実際、ピンターが劇作家としてデビューした当初はリアリズム演劇の本場である英国では「わからない、なんだこの劇は?」と不評だったそうで、デビュー作「バースデー・パーティー」(1958年)もこき下ろされたらしい〜今では傑作として人気の演目だが。

 

ロンドンを訪れた際にピンター劇がかかっていると長時間の作品があまりないこともあって、隙間時間を見つけては観に行っているのだが、2018年にウェストエンドのHarold Pinter Theatreで上演された「The Birthday Party」も主役のToby Jonesの好演もあって、大いに楽しんで観た。客席も観客の笑い声で溢れていたのを思い出す。

 

英国人の彼らにはおかしくて仕方がないようなのだが、どうもそこらあたりが日本の舞台ではうまく出てこないようなのだ。

 

確かに、今回の文学座の公演でも客席はピンターの世界を掴みとろうという人たちで良い感じで集中している感じは伝わってきたが、”笑い”までは昇華されていなかった。
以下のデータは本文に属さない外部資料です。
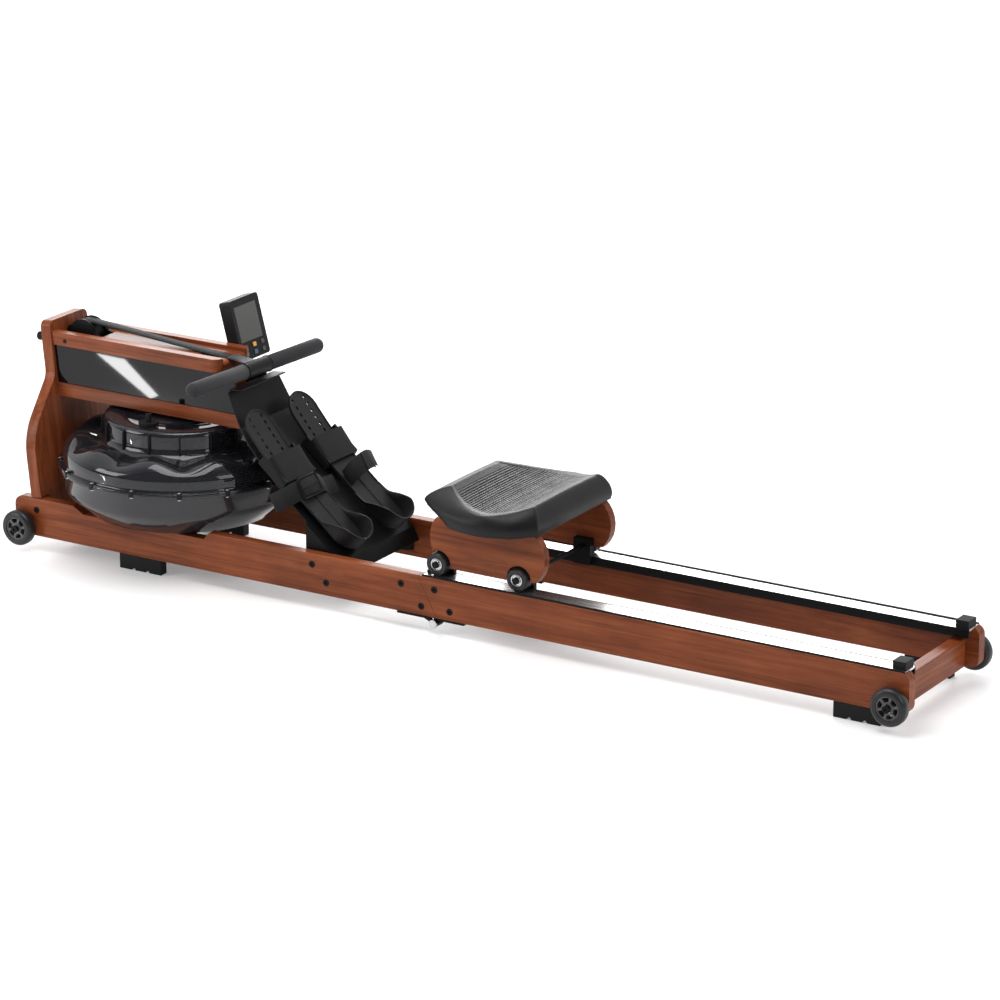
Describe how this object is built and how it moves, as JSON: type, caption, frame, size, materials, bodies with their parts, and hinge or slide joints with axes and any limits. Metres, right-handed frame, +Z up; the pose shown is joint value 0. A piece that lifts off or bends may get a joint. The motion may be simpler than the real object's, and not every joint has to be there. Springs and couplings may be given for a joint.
{
  "type": "rowing machine",
  "caption": "Folding water rowing machine: wooden side rails, a water tank with impeller, strap drive with pull handle, sliding seat, footboard, monitor and transport wheels.",
  "frame": {"origin": "centre of the footprint of the whole machine, at floor level", "axes": "+X from the tank end to the seat end, +Y to the rower's right when seen from above with the tank ahead at -X, +Z up"},
  "size_m": [2.123, 0.52, 0.5388],
  "materials": {
    "stained_wood": "satin reddish-brown stain",
    "gloss_panel": "high gloss black",
    "black_steel": "matte black powder coat",
    "rubber": "matte",
    "smoked_tank": "smoked transparent",
    "bright_steel": "satin",
    "zinc_steel": "grey zinc",
    "black_plastic": "fine texture",
    "webbing": "woven",
    "foam_grip": "matte foam",
    "display_glass": "grey-green display window",
    "button_dark": "satin",
    "button_orange": "satin",
    "button_blue": "satin",
    "track_aluminium": "satin anodised",
    "seat_foam": "moulded skin",
    "roller_tyre": "smooth",
    "wheel_tyre": "smooth"
  },
  "bodies": {
    "front_frame": {"front_rail_left": "stained_wood", "front_rail_right": "stained_wood", "front_post": "stained_wood", "top_beam_left": "stained_wood", "top_beam_right": "stained_wood", "lower_beams": "stained_wood", "deck": "stained_wood", "rear_block": "stained_wood", "side_panels": "gloss_panel", "front_bolts": "black_steel", "front_feet": "rubber", "tank_lower_shell": "smoked_tank", "tank_upper_shell": "smoked_tank", "tank_bolts": "bright_steel", "bearing_bridge": "zinc_steel", "recoil_housing": "black_plastic", "pulley_bracket": "black_steel", "inner_strap": "webbing", "footboard": "black_steel", "foot_bases": "black_plastic", "toe_straps": "webbing", "monitor_bracket": "black_steel", "front_hinge_leaves": "black_steel", "hinge_pins": "bright_steel"},
    "tank_plug": {"fill_plug": "black_plastic"},
    "impeller": {"impeller": "black_plastic"},
    "spool": {"strap_spool": "black_plastic"},
    "pulley": {"front_pulley": "black_plastic"},
    "strap": {"pull_strap": "webbing"},
    "handle": {"strap_clip": "zinc_steel", "handle_bar": "bright_steel", "handle_grips": "foam_grip", "handle_sleeve": "black_plastic"},
    "monitor": {"monitor_housing": "black_plastic", "monitor_lens": "display_glass"},
    "foot_rest_left": {"foot_slider_left": "black_plastic"},
    "foot_rest_right": {"foot_slider_right": "black_plastic"},
    "rear_frame": {"rear_hinge_leaves": "black_steel", "rear_rail_left": "stained_wood", "rear_rail_right": "stained_wood", "rear_crosspiece": "stained_wood", "tracks": "track_aluminium", "track_stops": "rubber", "rear_bolts": "black_steel", "rear_feet": "rubber"},
    "seat": {"seat_pad": "seat_foam", "seat_sides": "stained_wood", "seat_brackets": "black_steel"},
    "seat_rollers_front": {"seat_rollers_front": "roller_tyre"},
    "seat_rollers_rear": {"seat_rollers_rear": "roller_tyre"},
    "power_button": {"power_button": "button_dark"},
    "mode_button": {"mode_button": "button_orange"},
    "set_button": {"set_button": "button_dark"},
    "reset_button": {"reset_button": "button_dark"},
    "up_button": {"up_button": "button_blue"},
    "down_button": {"down_button": "button_dark"},
    "front_wheel_left": {"front_wheel_left": "wheel_tyre"},
    "front_wheel_right": {"front_wheel_right": "wheel_tyre"},
    "rear_wheel_left": {"rear_wheel_left": "wheel_tyre"},
    "rear_wheel_right": {"rear_wheel_right": "wheel_tyre"}
  },
  "joints": [
    {"name": "fold_hinge", "type": "hinge", "parent": "front_frame", "child": "rear_frame", "pos_m": [-0.0011, 0, 0.02], "axis": [0, 1, 0], "range_deg": [0, 165]},
    {"name": "seat_slide", "type": "slide", "parent": "rear_frame", "child": "seat", "axis": [1, 0, 0], "range_m": [0, 0.8]},
    {"name": "front_roller_turn", "type": "hinge", "parent": "seat", "child": "seat_rollers_front", "pos_m": [-0.0035, 0, 0.1405], "axis": [0, 1, 0], "continuous": true},
    {"name": "rear_roller_turn", "type": "hinge", "parent": "seat", "child": "seat_rollers_rear", "pos_m": [0.1835, 0, 0.1405], "axis": [0, 1, 0], "continuous": true},
    {"name": "strap_swing", "type": "hinge", "parent": "front_frame", "child": "strap", "pos_m": [-0.9625, 0, 0.439], "axis": [0, -1, 0], "range_deg": [0, 20]},
    {"name": "handle_pull", "type": "slide", "parent": "strap", "child": "handle", "axis": [0.9968, 0, -0.0802], "range_m": [0, 0.9], "stiffness_N_per_m": 20, "springref_m": -0.6, "deforming": ["pull_strap"]},
    {"name": "pulley_turn", "type": "hinge", "parent": "front_frame", "child": "pulley", "pos_m": [-0.9625, 0, 0.439], "axis": [0, 1, 0], "continuous": true},
    {"name": "spool_turn", "type": "hinge", "parent": "front_frame", "child": "spool", "pos_m": [-0.7255, 0, 0.359], "axis": [0, 0, 1], "continuous": true},
    {"name": "impeller_turn", "type": "hinge", "parent": "front_frame", "child": "impeller", "pos_m": [-0.7255, 0, 0.16], "axis": [0, 0, 1], "continuous": true},
    {"name": "plug_pull", "type": "slide", "parent": "front_frame", "child": "tank_plug", "axis": [0, 0, 1], "range_m": [0, 0.02]},
    {"name": "monitor_tilt", "type": "hinge", "parent": "front_frame", "child": "monitor", "pos_m": [-0.6475, 0.117, 0.436], "axis": [0, 1, 0], "range_deg": [-20, 15]},
    {"name": "left_foot_slide", "type": "slide", "parent": "front_frame", "child": "foot_rest_left", "axis": [0.7593, 0, -0.6508], "range_m": [0, 0.064]},
    {"name": "right_foot_slide", "type": "slide", "parent": "front_frame", "child": "foot_rest_right", "axis": [0.7593, 0, -0.6508], "range_m": [0, 0.064]},
    {"name": "power_press", "type": "slide", "parent": "monitor", "child": "power_button", "axis": [-0.9677, 0, -0.2521], "range_m": [0, 0.0008], "stiffness_N_per_m": 500},
    {"name": "mode_press", "type": "slide", "parent": "monitor", "child": "mode_button", "axis": [-0.9677, 0, -0.2521], "range_m": [0, 0.0008], "stiffness_N_per_m": 500},
    {"name": "set_press", "type": "slide", "parent": "monitor", "child": "set_button", "axis": [-0.9677, 0, -0.2521], "range_m": [0, 0.0008], "stiffness_N_per_m": 500},
    {"name": "reset_press", "type": "slide", "parent": "monitor", "child": "reset_button", "axis": [-0.9677, 0, -0.2521], "range_m": [0, 0.0008], "stiffness_N_per_m": 500},
    {"name": "up_press", "type": "slide", "parent": "monitor", "child": "up_button", "axis": [-0.9677, 0, -0.2521], "range_m": [0, 0.0008], "stiffness_N_per_m": 500},
    {"name": "down_press", "type": "slide", "parent": "monitor", "child": "down_button", "axis": [-0.9677, 0, -0.2521], "range_m": [0, 0.0008], "stiffness_N_per_m": 500},
    {"name": "front_wheel_left_turn", "type": "hinge", "parent": "front_frame", "child": "front_wheel_left", "pos_m": [-1.0235, -0.1812, 0.051], "axis": [0, 1, 0], "continuous": true},
    {"name": "front_wheel_right_turn", "type": "hinge", "parent": "front_frame", "child": "front_wheel_right", "pos_m": [-1.0235, 0.1812, 0.051], "axis": [0, 1, 0], "continuous": true},
    {"name": "rear_wheel_left_turn", "type": "hinge", "parent": "rear_frame", "child": "rear_wheel_left", "pos_m": [1.0235, -0.1812, 0.051], "axis": [0, 1, 0], "continuous": true},
    {"name": "rear_wheel_right_turn", "type": "hinge", "parent": "rear_frame", "child": "rear_wheel_right", "pos_m": [1.0235, 0.1812, 0.051], "axis": [0, 1, 0], "continuous": true}
  ],
  "couplings": [
    {"joint": "front_roller_turn", "follows": "seat_slide", "rad_per_m": 42.553},
    {"joint": "rear_roller_turn", "follows": "seat_slide", "rad_per_m": 42.553},
    {"joint": "pulley_turn", "follows": "handle_pull", "rad_per_m": 29.851},
    {"joint": "spool_turn", "follows": "handle_pull", "rad_per_m": 33.898}
  ]
}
英国人のちょっとひねくれたシニカルな人間を見る目、と日本人のみんなで顔をみあいながら笑いあう、、そんな感覚の違いなのか?

不条理である自分たちを「そうなんだよね、人間って結局はアホな生き物なのよ」、、、と認めることができるかどうか、、、。日本国内でも海外でも、ピンター劇がかかっていたら、やっぱりチケットを買ってしまうだろう。

まだまだわからないことだらけなのだが。